Beyond all practical matters, it was a very moving experience to speak with someone of Carole's flesh and blood. I felt as though I were talking to a long-lost relative, a warm and friendly person in her own right but also a little piece of Carole.
The importance of this breakthrough should not diminish the importance of another message I received today from a gentleman named Peter, who once wrote a musical based on Four Jills in a Jeep and who has a considerable collection of Carole materials, including letters and her last fan magazine (the Caroler). Since he kindly offered to be of assistance, I have some hope of being able to see this collection.
I'm very happy to see that my website is beginning to reach people who really care about Carole. Whatever her historical or theoretical importance, this project is essentially a personal one, an expression of my gratitude toward this woman who showed me what beauty really is but whose lesson has been all but lost to the world. The participation of a member of Carole's family makes it all the more imperative that I succeed in this project.
8/13/2003
Despite all the problems with our Alsace trip, I was able to work for an hour or so on expanding the LA Times piece into an article. Expansion poses some problems of organization; the double chronology of the piece will probably have to be simplified, so that the relationship between Carole's difficulty in finding good roles and her shift in focus from her film career to entertaining the troops and ultimately going overseas will have to be explained. It would not do to suggest that Carole's generosity and patriotism were somehow the result of her failure to obtain good roles, although it is possible to argue that both these phenomena have a common cause: Carole's generosity of body and soul, which limited her casting opportunities but made her the ideal person to raise military morale. Not clever enough to be a spider-woman, or a cuddly American femme fatale: both these descriptions, stripped of their condescension, suggest that Carole's straightforward, un-coquettish American beauty had no place in Hollywood.
One way to begin a book about Carole:
Yo' mama's so ugly, if you look up "ugly" in the dictionary it's
got her picture.
If you look up "beautiful" in the dictionary, it should have Carole's picture.
8/21/2003
My 62nd birthday seems an appropriate moment to put an end to this daily record of my research and reflection on this project.
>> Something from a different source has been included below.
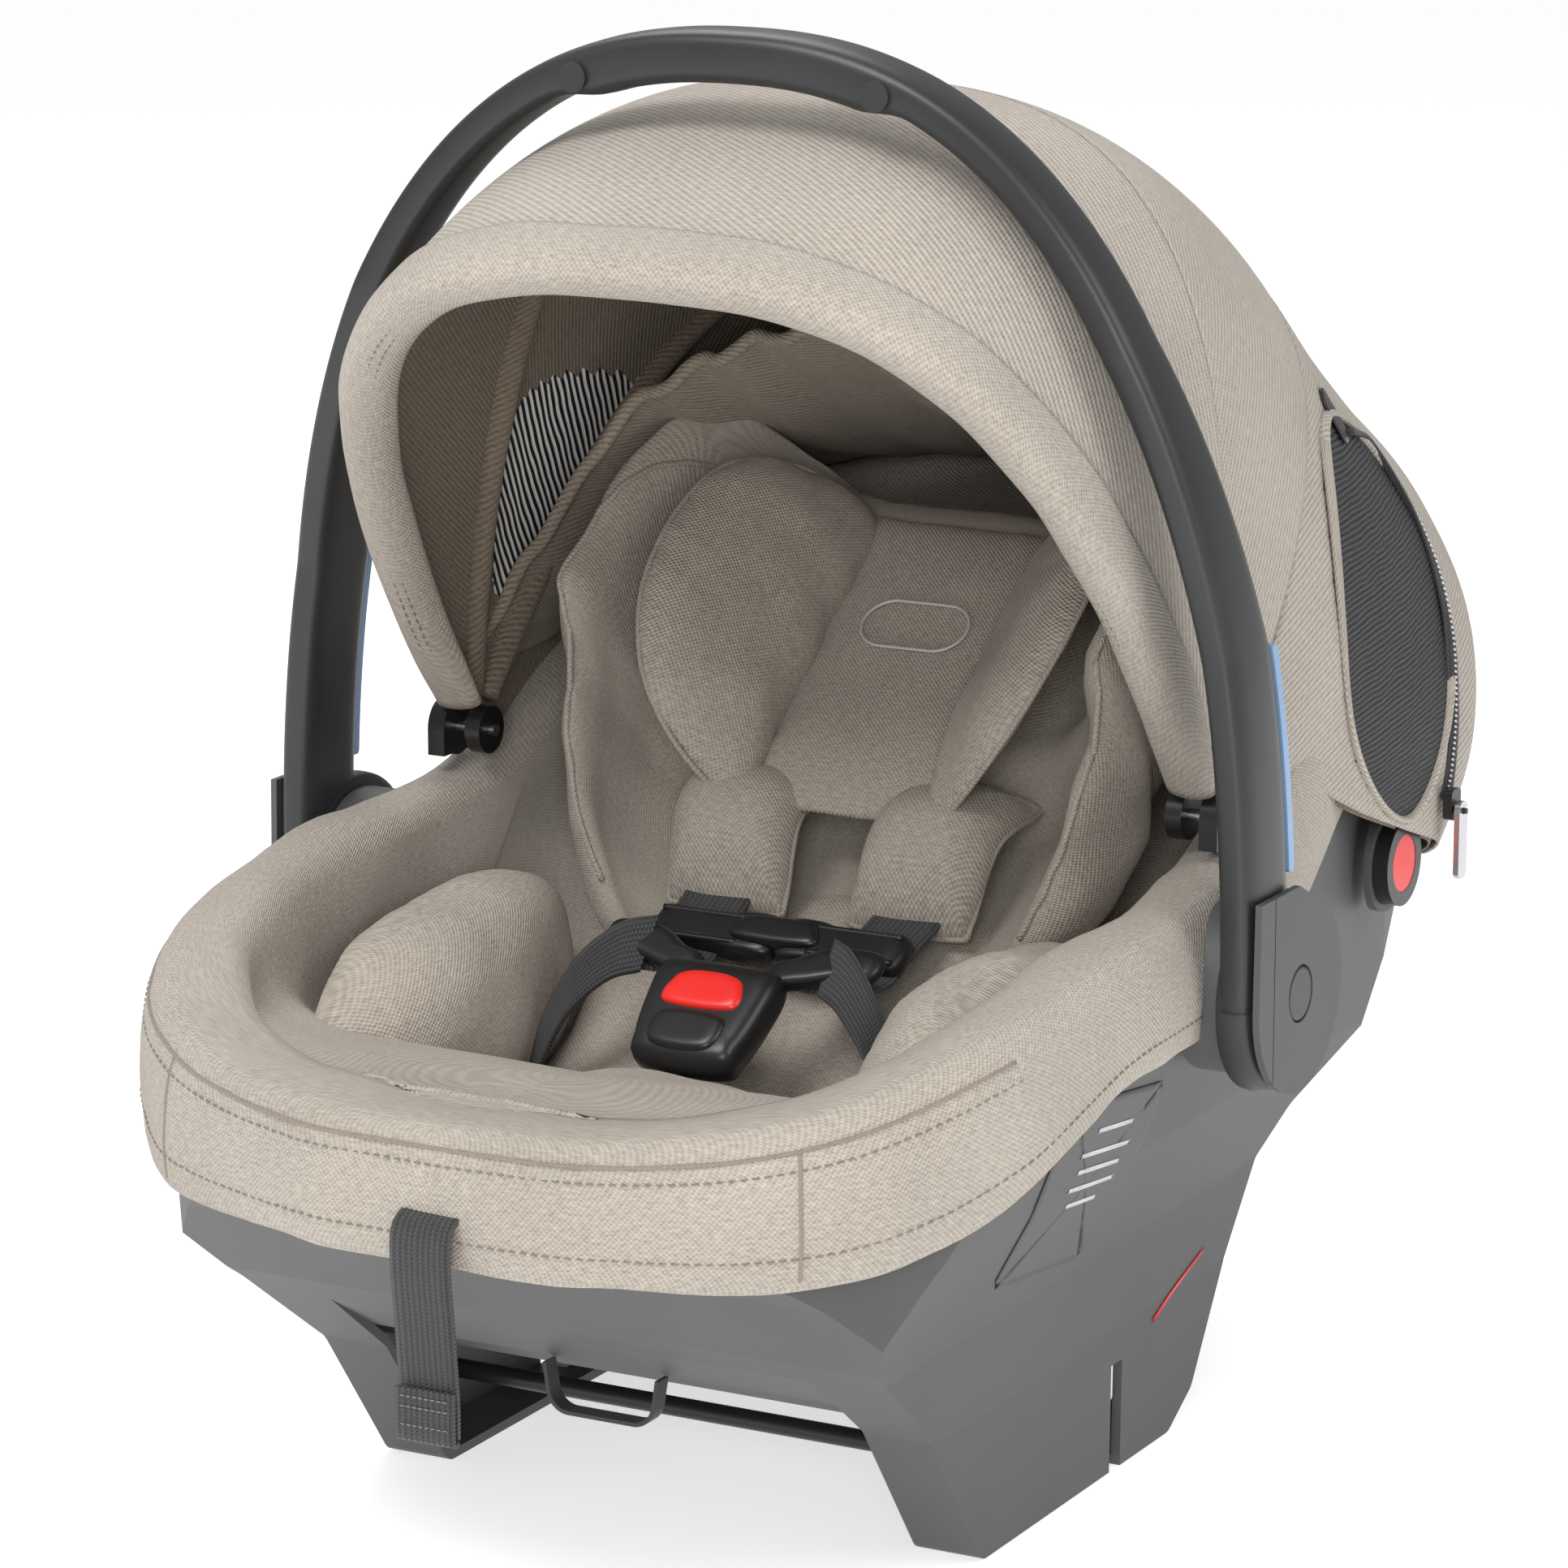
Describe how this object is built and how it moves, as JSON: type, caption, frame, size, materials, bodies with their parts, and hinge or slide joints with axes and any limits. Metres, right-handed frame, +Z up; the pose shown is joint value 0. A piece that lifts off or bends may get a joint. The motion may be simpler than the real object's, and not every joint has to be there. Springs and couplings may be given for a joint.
{
  "type": "infant car seat",
  "caption": "Rear-facing infant carrier seat: moulded shell with carry handle, folding canopy, padded cover, sliding headrest and harness with buckle and chest clip.",
  "frame": {"origin": "middle of the footprint, on the surface the seat stands on", "axes": "+Z up, +Y towards the head end, X across the seat"},
  "size_m": [0.444, 0.6664, 0.577],
  "materials": {
    "shell_plastic": "fine grained moulded polypropylene",
    "handle_plastic": "satin moulded plastic",
    "buckle_plastic": "satin black moulded plastic",
    "cover_fabric": "beige melange basket weave",
    "canopy_fabric": "beige fine twill",
    "mesh": "black sheer mesh",
    "webbing": "black woven polyester webbing",
    "foam": "expanded polypropylene foam",
    "steel": "zinc plated",
    "red_plastic": "bright red moulded plastic",
    "blue_plastic": "light blue moulded plastic",
    "zip_tape": "black zip tape with coil"
  },
  "bodies": {
    "seat": {"adjuster_housing": "buckle_plastic", "adjuster_strap": "webbing", "body_insert": "cover_fabric", "buckle_body": "buckle_plastic", "buckle_tongues": "buckle_plastic", "canopy_rear_bow": "buckle_plastic", "canopy_rear_panel": "canopy_fabric", "canopy_rivets": "steel", "canopy_sockets": "buckle_plastic", "chest_clip_left": "buckle_plastic", "chest_clip_right": "buckle_plastic", "crotch_pad": "cover_fabric", "crotch_strap": "webbing", "elastic_loop": "webbing", "foam_liner": "foam", "handle_hub_left": "buckle_plastic", "handle_hub_right": "buckle_plastic", "handle_pins": "steel", "harness_yoke": "steel", "hip_pad_left": "cover_fabric", "hip_pad_right": "cover_fabric", "lap_straps": "webbing", "latch_rods": "steel", "mesh_windows": "mesh", "pod_caps": "buckle_plastic", "pod_collars": "steel", "pod_discs": "red_plastic", "release_pin": "steel", "seat_cover": "cover_fabric", "shell": "shell_plastic", "shoulder_pad_left": "cover_fabric", "shoulder_pad_right": "cover_fabric", "shoulder_strap_left": "webbing", "shoulder_strap_right": "webbing", "zipper": "zip_tape", "zipper_slider": "steel"},
    "headrest": {"head_support": "cover_fabric", "head_pad": "cover_fabric"},
    "handle": {"handle_arch": "handle_plastic", "handle_cover_left": "handle_plastic", "handle_cover_right": "handle_plastic", "belt_guide_left": "blue_plastic", "belt_guide_right": "blue_plastic", "grip_plugs": "buckle_plastic"},
    "button_left": {"handle_button_left": "handle_plastic"},
    "button_right": {"handle_button_right": "handle_plastic"},
    "canopy_mid": {"canopy_mid_bow": "buckle_plastic", "canopy_mid_panel": "canopy_fabric"},
    "canopy_front": {"canopy_front_bow": "buckle_plastic", "canopy_front_knuckles": "buckle_plastic", "canopy_front_panel": "canopy_fabric", "visor_binding": "canopy_fabric"},
    "buckle_release": {"buckle_button": "red_plastic"},
    "clip_release": {"chest_clip_button": "buckle_plastic"},
    "adjuster": {"adjuster_lever": "buckle_plastic"},
    "base_release": {"release_lever": "buckle_plastic"},
    "zip_pull": {"zipper_pull": "steel"}
  },
  "joints": [
    {"name": "handle_fold", "type": "hinge", "parent": "seat", "child": "handle", "pos_m": [0, -0.055, 0.215], "axis": [1, 0, 0], "range_deg": [-30, 75]},
    {"name": "handle_button_left", "type": "slide", "parent": "handle", "child": "button_left", "axis": [1, 0, 0], "range_m": [0, 0.0035], "stiffness_N_per_m": 900, "springref_m": -0.001},
    {"name": "handle_button_right", "type": "slide", "parent": "handle", "child": "button_right", "axis": [-1, 0, 0], "range_m": [0, 0.0035], "stiffness_N_per_m": 900, "springref_m": -0.001},
    {"name": "canopy_fold", "type": "hinge", "parent": "seat", "child": "canopy_mid", "pos_m": [0, -0.028, 0.273], "axis": [-1, 0, 0], "range_deg": [0, 24], "deforming": ["canopy_mid_panel"]},
    {"name": "canopy_front_fold", "type": "hinge", "parent": "canopy_mid", "child": "canopy_front", "pos_m": [0, -0.028, 0.273], "axis": [-1, 0, 0], "range_deg": [0, 38], "deforming": ["canopy_front_panel"]},
    {"name": "headrest_slide", "type": "slide", "parent": "seat", "child": "headrest", "axis": [0, 0.7986, 0.6018], "range_m": [0, 0.04]},
    {"name": "buckle_press", "type": "slide", "parent": "seat", "child": "buckle_release", "axis": [0, 0.6018, -0.7986], "range_m": [0, 0.003], "stiffness_N_per_m": 1500, "springref_m": -0.001},
    {"name": "clip_press", "type": "slide", "parent": "seat", "child": "clip_release", "axis": [0, 0.6018, -0.7986], "range_m": [0, 0.0018], "stiffness_N_per_m": 800, "springref_m": -0.001},
    {"name": "adjuster_press", "type": "hinge", "parent": "seat", "child": "adjuster", "pos_m": [0, -0.2885, 0.178], "axis": [1, 0, 0], "range_deg": [0, 12], "stiffness_Nm_per_rad": 0.3, "springref_deg": -2.86},
    {"name": "base_release_pull", "type": "hinge", "parent": "seat", "child": "base_release", "pos_m": [0, 0.232, 0.246], "axis": [1, 0, 0], "range_deg": [0, 15], "stiffness_Nm_per_rad": 1, "springref_deg": -5.73},
    {"name": "zip_pull_swing", "type": "hinge", "parent": "seat", "child": "zip_pull", "pos_m": [0.194, 0.168, 0.237], "axis": [1, 0, 0], "range_deg": [-60, 60]}
  ],
  "couplings": [
    {"joint": "canopy_front_fold", "follows": "canopy_fold", "ratio": 1.25}
  ]
}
It has served its purpose of demonstrating my commitment to the project and to Carole herself, a commitment that has only now become real; for a promise to the dead is only meaningful if it can be translated into a responsibility in the world of the living.
I can now promise performatively to her living heir that I will spare no effort in setting Carole in her rightful place in history as having provided at its most crucial moment the most sublime incarnation--tragically so, perhaps--of the grace and generosity of American beauty.